Modern çağın görünmez hastalıklarından biri haline gelen overthinking, yani aşırı düşünme, bireylerin zihinsel sağlığını sessizce tehdit ediyor. Bilgi bombardımanına uğradığımız, sosyal medya akışları arasında kaybolduğumuz, her kararın peşinden pişmanlık geldiği bir dönemdeyiz. Gece yarısı uykusuzluklarında kendini tekrar eden sorgular, “Acaba yanlış mı anlaşıldım?”, “Ya şöyle olursa?” gibi cümlelerle zihnimizi bir labirente çeviriyor. Ancak bu zihinsel karmaşanın içinde sakinliği ve netliği yakalamanın yaratıcı yolları hâlâ mevcut.
Yaratıcılıkla Dönüş: Rutinlere Ruh Katmak
Yaratıcılık, zihni susturmanın en güçlü yollarından biri olabilir. Günde sadece 10 dakikalık bir yaratım süreci, overthinking döngüsünü kırabilir. Bu bir defter olabilir, renkli bir kolaj çalışması ya da belki sadece hayal gücünüzle yaratacağınız küçük bir sahne. Önemli olan, zihni yargılamadan dışa vurabilmektir. Düşüncelerle savaşmak yerine onları bir sanat eserine dönüştürmek, stresin enerjisini dönüştürür.
Mikro Kaçışlar: Zihne Sessiz Aralar Verin
Bir kahveyi sadece içmek değil, izlemek bile zihni yavaşlatabilir. Bu basit ama etkili yöntem, “mikro kaçış” olarak adlandırılıyor. Her gün birkaç dakikalık sadece “bir şeye” odaklanılan anlar yaratmak, zihni multitasking sarmalından çıkarır. Sessizlik bir yokluk değil; zihinsel olarak sıfırlanma anıdır.

Sesin Gücü: Lo-fi, Ambient ve Solfeggio Frekansları
Düşünce karmaşasıyla başa çıkmak için ses frekanslarından yardım almak etkili bir yöntemdir. Özellikle 432Hz ve 528Hz gibi solfeggio frekansları, zihinsel rahatlama sağlayarak beyin dalgalarını sakinleştirir. Bu tür müzikleri kulaklığınıza takarak, sadece birkaç dakikada zihinsel fırtınayı dindirebilirsiniz.

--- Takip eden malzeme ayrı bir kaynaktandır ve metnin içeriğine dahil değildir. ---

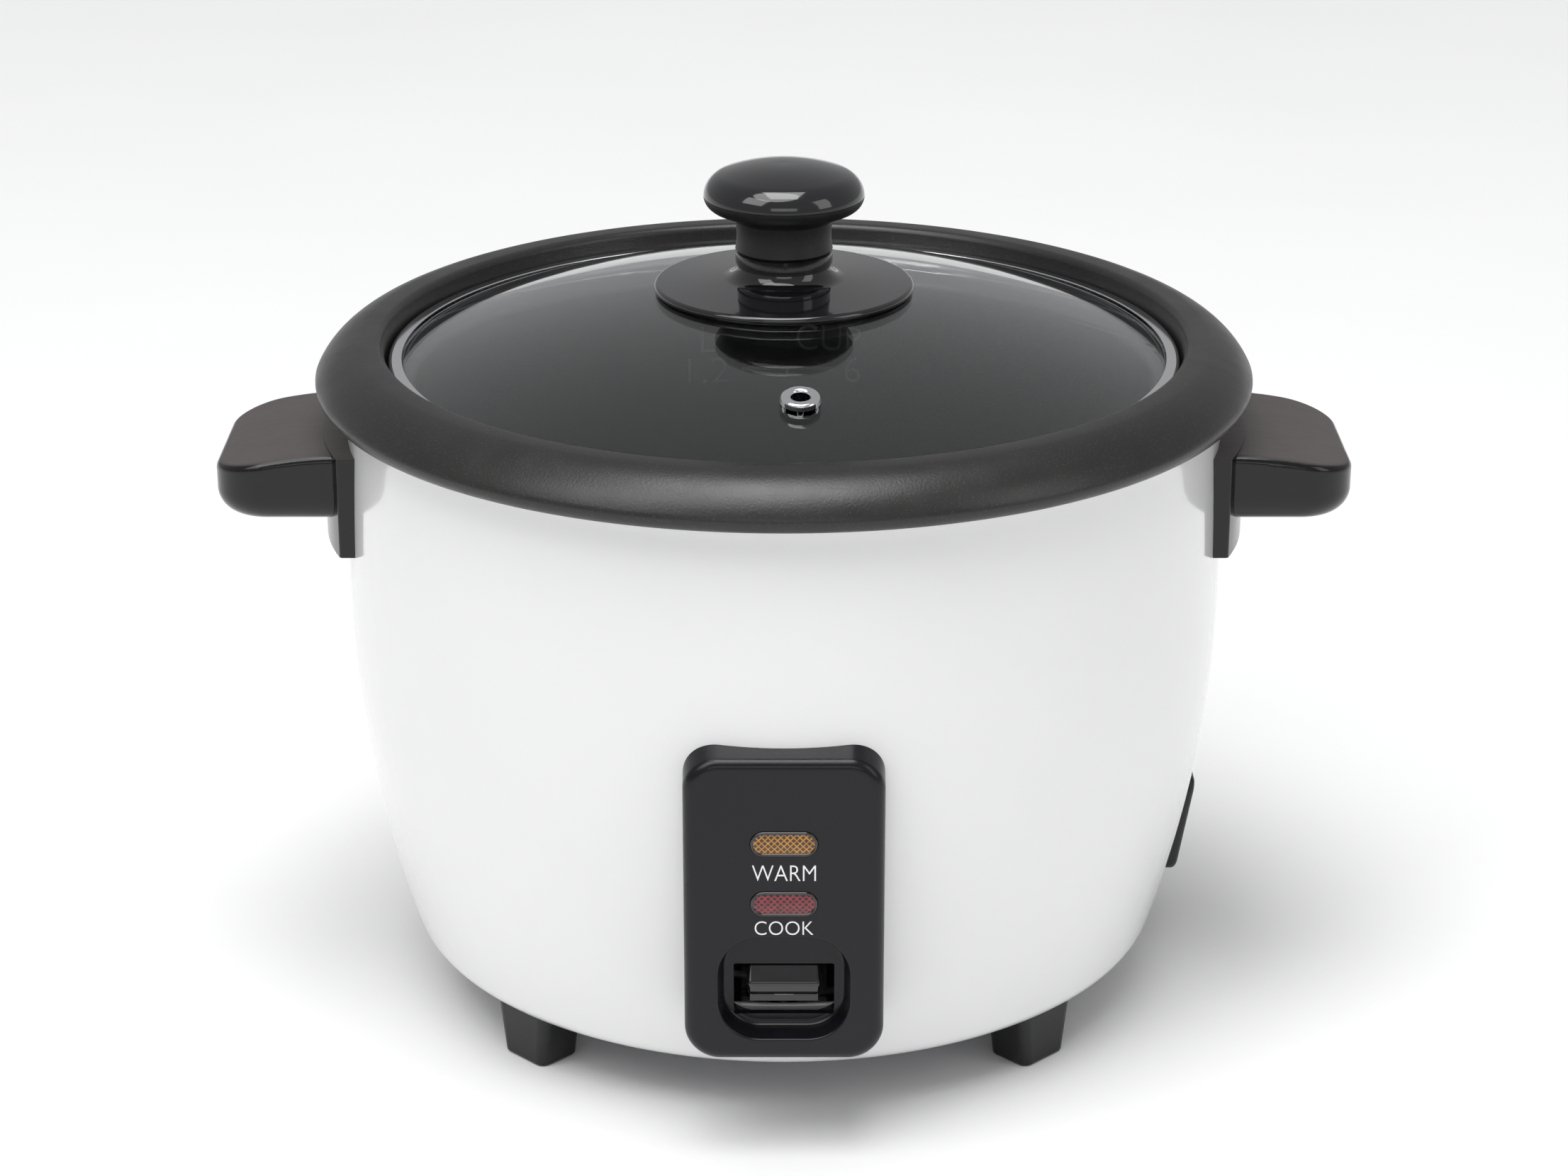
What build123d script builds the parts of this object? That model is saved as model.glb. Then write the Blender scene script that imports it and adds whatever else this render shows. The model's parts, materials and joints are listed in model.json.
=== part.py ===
from build123d import *
import os
from math import atan2, cos, radians, sin, sqrt

# Automatic rice cooker: a painted steel body with a heating plate and a trip thermostat,
# a lift-out pot and a glass lid. Millimetres. Z = 0 is the surface it stands on, the Z axis
# is the pot's axis, the control panel faces -Y and the handles stand out along X.

os.makedirs("parts", exist_ok=True)

# ---------------------------------------------------------------- driving dimensions
sheet = 1.0                      # steel sheet of the shell and the liner
fit_gap = 0.05                   # left between a moulding and the surface it hugs
screw_gap = 0.1                  # radial clearance round a screw's shank

# body shell
rim_radius = 117.5               # outermost radius of the rolled rim
roll_radius = 4.0
rim_top = 176.0
flange_bottom = 160.0            # the rim's inner flange ends here
shell_bottom = 14.0
edge_centre_radius = 95.0        # where the rounded bottom edge starts
edge_round = 7.5
edge_sweep = 72.4                # degrees of the bottom edge's arc
lip_radius = 92.0                # inner radius of the bottom lip
# radius and height where the wall is widest, narrowest under the rim, and halfway up the flare
wall_widest, wall_neck, wall_flare = (116.9, 115.0), (115.6, 161.0), (116.5, 166.6)

# liner, or well
well_radius = rim_radius - 2 * roll_radius + sheet
well_floor = 53.0
well_corner = 95.1
well_mouth = 60.0

# pot
pot_base = 68.0
pot_sheet = 1.5
pot_wall, pot_bend = 96.5, 150.0                        # inner radius, upright above this height
pot_foot, pot_foot_z = 92.0, 92.0                       # where the wall's curve meets the bottom corner
pot_opening = 106.0
pot_top = 180.0
ledge_height = 169.9             # the ledge that carries the lid
lip_crest = 112.0
lip_edge = 123.6

# lid
lid_seat = 170.0                 # underside of the lid's steel band
lid_radius = 104.5
band_height = 5.4
dome_radius = 280.0
dome_top = 193.5
glass_thickness = 3.2
vent_offset = (4.0, -72.5)

# heating plate
plate_top = 67.7
plate_radius = 72.0
plate_underside = 60.5
sensor_hole = 21.5
bracket_screw_x = 38.0
element_ring = 51.0
element_radius = 4.0
element_height = 56.0

# mechanism
pivot_y, pivot_z = -60.0, 30.0
pin_radius = 1.5
lever_angle = 5.0                # degrees from warm to cook
magnet_travel = -pivot_y * radians(lever_angle)
plunger_y = -85.0

# control panel
panel_front = -121.5
panel_width, panel_height = 49.4, 80.6
panel_rise = 0.49                # how fast the panel's top climbs towards the body
panel_centre_z = 67.6
panel_corner = 9.0
panel_wall = 2.0
recess_width, recess_height, recess_depth = 32.6, 27.9, 6.5
recess_z = 47.4
window_width, window_height = 25.0, 13.9
window_z = 44.3
warm_z, cook_z = 86.8, 70.7
lens_width, lens_height = 16.7, 6.7
panel_screw_high, panel_screw_low = 101.0, 30.0
panel_opening = (26.0, 58.0)     # hole in the shell behind the panel, for the lever and the lamps
panel_opening_z = 64.0

# handles
handle_tip = 149.6
handle_width = 58.0
handle_top, handle_underside = 154.5, 136.0
grip_middle, grip_end = (133.0, 153.2), 149.4           # the grip's top, curving down to its tip
grip_corner = 14.0
pad_width, pad_bottom, pad_top = 66.0, 128.0, 155.2
pad_end = 3.2                    # how far the pad's ends stand out from the rim's circle
pad_bulge = 122.4                # how far the pad's middle stands from the pot's axis
handle_screw_places = [(13, 132), (-13, 132), (13, 147), (-13, 147)]

# power inlet
inlet_face = 111.4               # at the inlet's middle height
inlet_lean = 10.0                # degrees that the face leans with the body's side
inlet_y, inlet_z = 14.0, 38.0
inlet_width, inlet_height = 37.0, 28.0
socket_width, socket_height, socket_depth = 21.5, 15.0, 17.0
inlet_body = (23.6, 21.0)        # the part of the inlet that goes through the shell
inlet_back = 91.0
inlet_screw_radius = 1.15
inlet_screw_places = [(inlet_y - 14.5, inlet_z), (inlet_y + 14.5, inlet_z)]
inlet_pin_places = [(inlet_y - 7, inlet_z - 2), (inlet_y + 7, inlet_z - 2), (inlet_y, inlet_z + 3.5)]

# feet
foot_radius = 91.2
foot_angles = (45, 135, 225, 315)
foot_top, foot_bottom = (14.4, 20.2), (13.0, 15.4)      # outline across and along the circle
foot_height = 17.0               # before it is cut to the shell's bottom edge
foot_screw_ring, foot_screw_radius = 88.5, 1.5
foot_recess_depth = 7.0

# chassis
post_ring, post_radius = 78.0, 4.0
post_angles = (90, 210, 330)
plate_ring, plate_angles = 66.0, (30, 150, 270)         # posts that carry the heating plate
bottom_plate_radius = 94.8
bottom_plate_z = shell_bottom + sheet
bottom_plate_top = bottom_plate_z + 1.2


def place(radius, angles, height=0.0):
    """Locations at one height on a circle about the Z axis, without turning them."""
    return [Location((radius * cos(radians(a)), radius * sin(radians(a)), height)) for a in angles]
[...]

Düşünceyi Sorgulamak Yerine Tanımak
Overthinking, çoğunlukla bir şeyleri sorgulamakla başlar. Ancak önemli olan neden değil, bu düşüncenin sizi nereden yakaladığıdır. Bu noktada düşünce günlüğü güçlü bir araçtır. Duygularınızı suçlamadan ifade edebileceğiniz bir alan yaratmak, düşünceleri dışsallaştırır ve onları daha objektif biçimde görmenizi sağlar.
Duyuları Harekete Geçirin: Bedenle Sükunet
Zihinsel farkındalık bazen bedensel bir etkiyle başlar. Soğuk bir duş almak, hamur yoğurmak, çiçek aranjmanı yapmak ya da doğada yürümek gibi aktiviteler, bedeni yeniden sürece dahil eder. Zihinsel sakinlik, sadece düşünceleri kontrol etmekle değil, bedeni hissederek yaşamakla da mümkündür.
Sakinlik Bir Hedef Değil, Bir Seçimdir
Bu çağın hızına karşı direnmenin yolu, kendinize bilinçli alanlar yaratmaktan geçer. Overthinking bir alışkanlık olabilir, ama tıpkı her alışkanlık gibi dönüştürülebilir. Kendinizi suçlamadan, yargılamadan, yavaşlamayı seçerek başlayabilirsiniz. Çünkü bazen çözüm, sadece durmaktır.